A veces todos esos recursos se mezclan, como cuando un arquitecto dice: “Mi trabajo consiste en poner bidés e inodoros uno al lado del otro”. Una señora le pregunta: “¿Qué es un bidé?” y, luego de una pausa, el arquitecto contesta: “No lo sé. No sé nada de nada. ¿Quiere venir a mi cumpleaños?”.

Al inicio de la película hay un momento perdido de humor, cuando un personaje es presentado a un grupo de ejecutivos japoneses y ellos se identifican como “Panasonic-Kurosawa-Harakiri-Sushi”. Pero las cosas no continúan por ese camino: todo lo demás son miradas perdidas, silencios, la inminencia de un vago colapso de todo por medios no totalmente explicados, y reflexiones melancólicas sobre un pasado que tampoco fue bueno.

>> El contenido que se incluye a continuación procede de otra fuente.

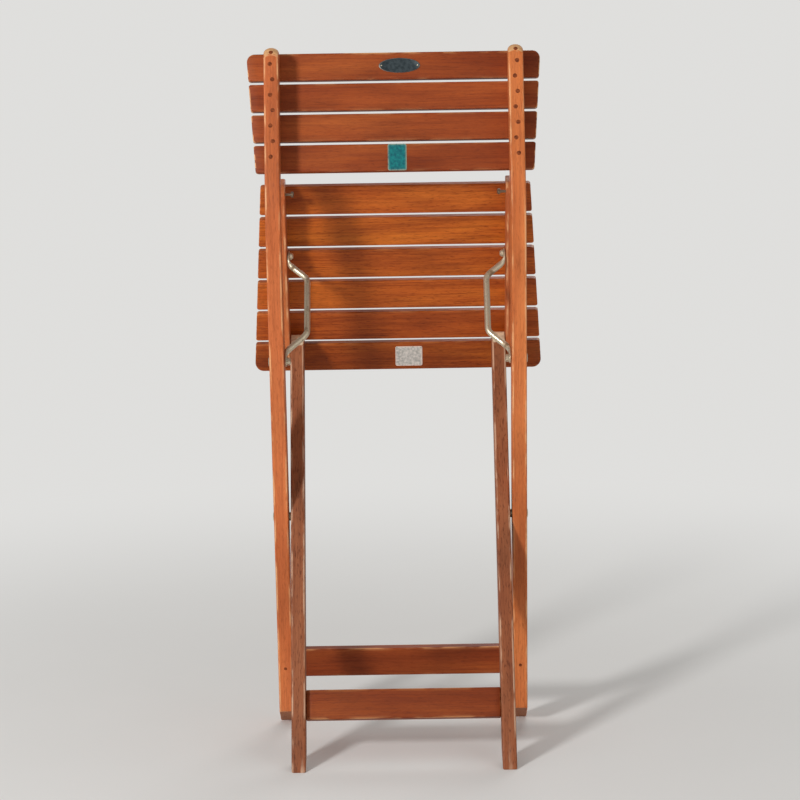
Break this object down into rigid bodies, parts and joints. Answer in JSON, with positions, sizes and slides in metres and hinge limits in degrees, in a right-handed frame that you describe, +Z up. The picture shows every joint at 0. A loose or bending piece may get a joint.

A quienes no se dejen convencer por estos artificios y no conecten con ese desencanto existencial, o no se vean estimulados a desarrollar toda una serie de reflexiones sobre el mundo por esas escenas y diálogos, es decir, a quienes, como yo, asuman lisa y llanamente que están frente a un bodrio que no merece ni siquiera ser tildado de pretencioso, porque su única pretensión es lucir como algo que no sabe qué es, les queda el visual de Bajo nubes eléctricas para salvarlos del embole absoluto. Esta película fue la merecida ganadora del Oso de Plata a la fotografía en el Festival de Berlín: las composiciones son exquisitas, el juego de colores es muy particular, y hay unos movimientos laterales complejos en los que la cámara va revelando progresivamente aspectos de la situación (había alguien más al lado de un personaje, estábamos al lado de terrible monumento, pero no podíamos sospecharlo desde el otro ángulo) y que constituyen, para los ojos, un estímulo que no tiene parangón con ningún otro aspecto de la obra.

Bajo nubes eléctricas (Pod elektrícheskimi oblakami)

Dirigida por Alieksiey Guierman (hijo). Rusia / Ucrania / Polonia, 2015. Con Chulpán Jamátova, Louis Franck y Merab Ninidze. Cinemateca 18.